● **Written problem**
Return the listing below in full, with every line exactly as it is.

════════════════

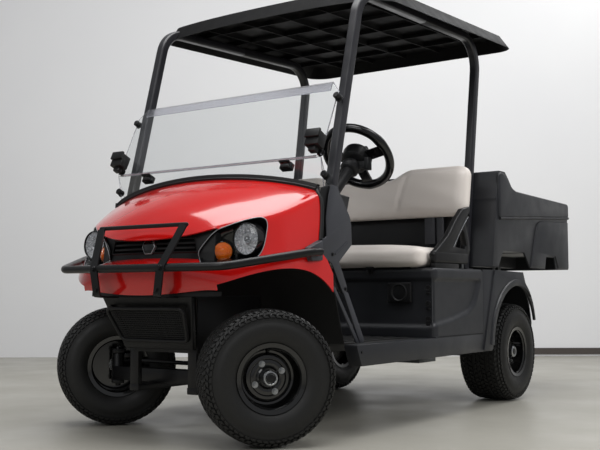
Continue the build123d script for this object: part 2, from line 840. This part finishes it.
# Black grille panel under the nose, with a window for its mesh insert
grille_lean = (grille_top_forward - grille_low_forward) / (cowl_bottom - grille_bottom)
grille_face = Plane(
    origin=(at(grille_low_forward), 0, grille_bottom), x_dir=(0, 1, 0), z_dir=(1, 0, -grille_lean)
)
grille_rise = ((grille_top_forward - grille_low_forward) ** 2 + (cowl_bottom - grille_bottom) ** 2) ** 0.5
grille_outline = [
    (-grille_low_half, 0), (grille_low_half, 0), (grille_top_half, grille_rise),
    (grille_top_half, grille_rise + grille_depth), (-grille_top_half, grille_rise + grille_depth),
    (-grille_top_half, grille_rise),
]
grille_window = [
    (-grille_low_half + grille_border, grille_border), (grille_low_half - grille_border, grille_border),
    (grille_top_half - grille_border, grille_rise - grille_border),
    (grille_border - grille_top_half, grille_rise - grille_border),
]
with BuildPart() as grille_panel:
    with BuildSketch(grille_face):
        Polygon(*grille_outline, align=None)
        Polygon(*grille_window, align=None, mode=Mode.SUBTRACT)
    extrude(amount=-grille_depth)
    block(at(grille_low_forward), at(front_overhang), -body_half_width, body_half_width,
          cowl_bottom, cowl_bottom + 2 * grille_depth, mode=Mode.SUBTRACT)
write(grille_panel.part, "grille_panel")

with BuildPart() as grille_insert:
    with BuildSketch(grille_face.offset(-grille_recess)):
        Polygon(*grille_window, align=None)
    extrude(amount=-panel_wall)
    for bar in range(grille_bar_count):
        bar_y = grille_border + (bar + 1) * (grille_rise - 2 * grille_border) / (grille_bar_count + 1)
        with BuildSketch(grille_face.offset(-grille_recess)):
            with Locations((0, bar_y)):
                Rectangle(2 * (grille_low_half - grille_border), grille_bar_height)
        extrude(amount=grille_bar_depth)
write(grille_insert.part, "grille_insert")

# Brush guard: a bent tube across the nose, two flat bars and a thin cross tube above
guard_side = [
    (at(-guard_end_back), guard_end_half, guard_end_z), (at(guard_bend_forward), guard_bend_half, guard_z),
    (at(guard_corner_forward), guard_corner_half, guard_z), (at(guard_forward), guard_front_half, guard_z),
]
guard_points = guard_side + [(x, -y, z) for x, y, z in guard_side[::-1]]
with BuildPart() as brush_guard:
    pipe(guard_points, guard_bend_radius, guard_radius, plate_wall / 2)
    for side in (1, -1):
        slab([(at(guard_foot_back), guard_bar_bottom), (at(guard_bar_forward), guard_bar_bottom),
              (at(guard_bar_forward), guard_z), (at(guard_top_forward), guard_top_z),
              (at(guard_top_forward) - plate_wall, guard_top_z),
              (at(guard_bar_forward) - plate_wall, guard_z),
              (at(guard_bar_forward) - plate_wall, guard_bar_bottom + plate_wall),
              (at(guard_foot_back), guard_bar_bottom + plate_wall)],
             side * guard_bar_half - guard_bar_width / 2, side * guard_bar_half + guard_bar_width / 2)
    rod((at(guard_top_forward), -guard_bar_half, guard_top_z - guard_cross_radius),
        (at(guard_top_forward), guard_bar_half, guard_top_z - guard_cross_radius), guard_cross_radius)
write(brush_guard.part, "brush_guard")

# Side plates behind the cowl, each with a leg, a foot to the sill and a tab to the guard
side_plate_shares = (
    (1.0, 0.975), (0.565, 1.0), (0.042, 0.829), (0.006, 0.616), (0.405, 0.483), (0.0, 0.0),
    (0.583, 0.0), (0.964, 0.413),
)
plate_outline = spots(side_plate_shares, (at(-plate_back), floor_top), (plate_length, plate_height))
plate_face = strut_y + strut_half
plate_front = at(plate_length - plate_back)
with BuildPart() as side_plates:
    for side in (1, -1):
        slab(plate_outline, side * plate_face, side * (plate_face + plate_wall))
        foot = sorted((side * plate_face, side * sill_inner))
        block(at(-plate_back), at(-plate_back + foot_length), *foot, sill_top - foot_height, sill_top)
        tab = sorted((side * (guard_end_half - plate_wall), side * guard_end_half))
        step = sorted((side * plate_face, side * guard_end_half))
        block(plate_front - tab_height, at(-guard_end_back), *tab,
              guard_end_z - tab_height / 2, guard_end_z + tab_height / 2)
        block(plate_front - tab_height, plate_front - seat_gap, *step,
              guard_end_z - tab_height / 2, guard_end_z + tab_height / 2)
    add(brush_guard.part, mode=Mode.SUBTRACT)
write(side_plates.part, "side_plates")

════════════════

● **Reply**
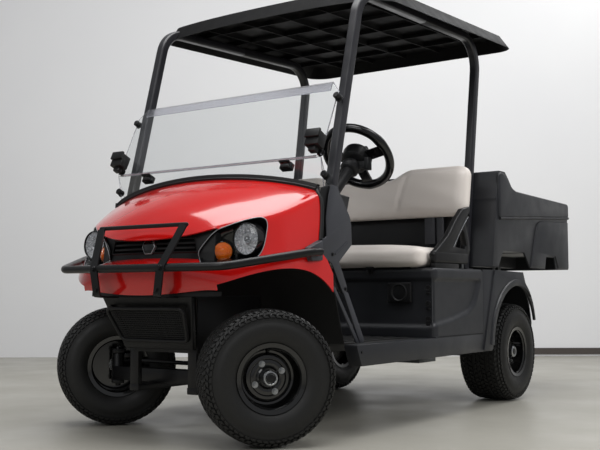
Continue the build123d script for this object: part 2, from line 840. This part finishes it.
# Black grille panel under the nose, with a window for its mesh insert
grille_lean = (grille_top_forward - grille_low_forward) / (cowl_bottom - grille_bottom)
grille_face = Plane(
    origin=(at(grille_low_forward), 0, grille_bottom), x_dir=(0, 1, 0), z_dir=(1, 0, -grille_lean)
)
grille_rise = ((grille_top_forward - grille_low_forward) ** 2 + (cowl_bottom - grille_bottom) ** 2) ** 0.5
grille_outline = [
    (-grille_low_half, 0), (grille_low_half, 0), (grille_top_half, grille_rise),
    (grille_top_half, grille_rise + grille_depth), (-grille_top_half, grille_rise + grille_depth),
    (-grille_top_half, grille_rise),
]
grille_window = [
    (-grille_low_half + grille_border, grille_border), (grille_low_half - grille_border, grille_border),
    (grille_top_half - grille_border, grille_rise - grille_border),
    (grille_border - grille_top_half, grille_rise - grille_border),
]
with BuildPart() as grille_panel:
    with BuildSketch(grille_face):
        Polygon(*grille_outline, align=None)
        Polygon(*grille_window, align=None, mode=Mode.SUBTRACT)
    extrude(amount=-grille_depth)
    block(at(grille_low_forward), at(front_overhang), -body_half_width, body_half_width,
          cowl_bottom, cowl_bottom + 2 * grille_depth, mode=Mode.SUBTRACT)
write(grille_panel.part, "grille_panel")

with BuildPart() as grille_insert:
    with BuildSketch(grille_face.offset(-grille_recess)):
        Polygon(*grille_window, align=None)
    extrude(amount=-panel_wall)
    for bar in range(grille_bar_count):
        bar_y = grille_border + (bar + 1) * (grille_rise - 2 * grille_border) / (grille_bar_count + 1)
        with BuildSketch(grille_face.offset(-grille_recess)):
            with Locations((0, bar_y)):
                Rectangle(2 * (grille_low_half - grille_border), grille_bar_height)
        extrude(amount=grille_bar_depth)
write(grille_insert.part, "grille_insert")

# Brush guard: a bent tube across the nose, two flat bars and a thin cross tube above
guard_side = [
    (at(-guard_end_back), guard_end_half, guard_end_z), (at(guard_bend_forward), guard_bend_half, guard_z),
    (at(guard_corner_forward), guard_corner_half, guard_z), (at(guard_forward), guard_front_half, guard_z),
]
guard_points = guard_side + [(x, -y, z) for x, y, z in guard_side[::-1]]
with BuildPart() as brush_guard:
    pipe(guard_points, guard_bend_radius, guard_radius, plate_wall / 2)
    for side in (1, -1):
        slab([(at(guard_foot_back), guard_bar_bottom), (at(guard_bar_forward), guard_bar_bottom),
              (at(guard_bar_forward), guard_z), (at(guard_top_forward), guard_top_z),
              (at(guard_top_forward) - plate_wall, guard_top_z),
              (at(guard_bar_forward) - plate_wall, guard_z),
              (at(guard_bar_forward) - plate_wall, guard_bar_bottom + plate_wall),
              (at(guard_foot_back), guard_bar_bottom + plate_wall)],
             side * guard_bar_half - guard_bar_width / 2, side * guard_bar_half + guard_bar_width / 2)
    rod((at(guard_top_forward), -guard_bar_half, guard_top_z - guard_cross_radius),
        (at(guard_top_forward), guard_bar_half, guard_top_z - guard_cross_radius), guard_cross_radius)
write(brush_guard.part, "brush_guard")

# Side plates behind the cowl, each with a leg, a foot to the sill and a tab to the guard
side_plate_shares = (
    (1.0, 0.975), (0.565, 1.0), (0.042, 0.829), (0.006, 0.616), (0.405, 0.483), (0.0, 0.0),
    (0.583, 0.0), (0.964, 0.413),
)
plate_outline = spots(side_plate_shares, (at(-plate_back), floor_top), (plate_length, plate_height))
plate_face = strut_y + strut_half
plate_front = at(plate_length - plate_back)
with BuildPart() as side_plates:
    for side in (1, -1):
        slab(plate_outline, side * plate_face, side * (plate_face + plate_wall))
        foot = sorted((side * plate_face, side * sill_inner))
        block(at(-plate_back), at(-plate_back + foot_length), *foot, sill_top - foot_height, sill_top)
        tab = sorted((side * (guard_end_half - plate_wall), side * guard_end_half))
        step = sorted((side * plate_face, side * guard_end_half))
        block(plate_front - tab_height, at(-guard_end_back), *tab,
              guard_end_z - tab_height / 2, guard_end_z + tab_height / 2)
        block(plate_front - tab_height, plate_front - seat_gap, *step,
              guard_end_z - tab_height / 2, guard_end_z + tab_height / 2)
    add(brush_guard.part, mode=Mode.SUBTRACT)
write(side_plates.part, "side_plates")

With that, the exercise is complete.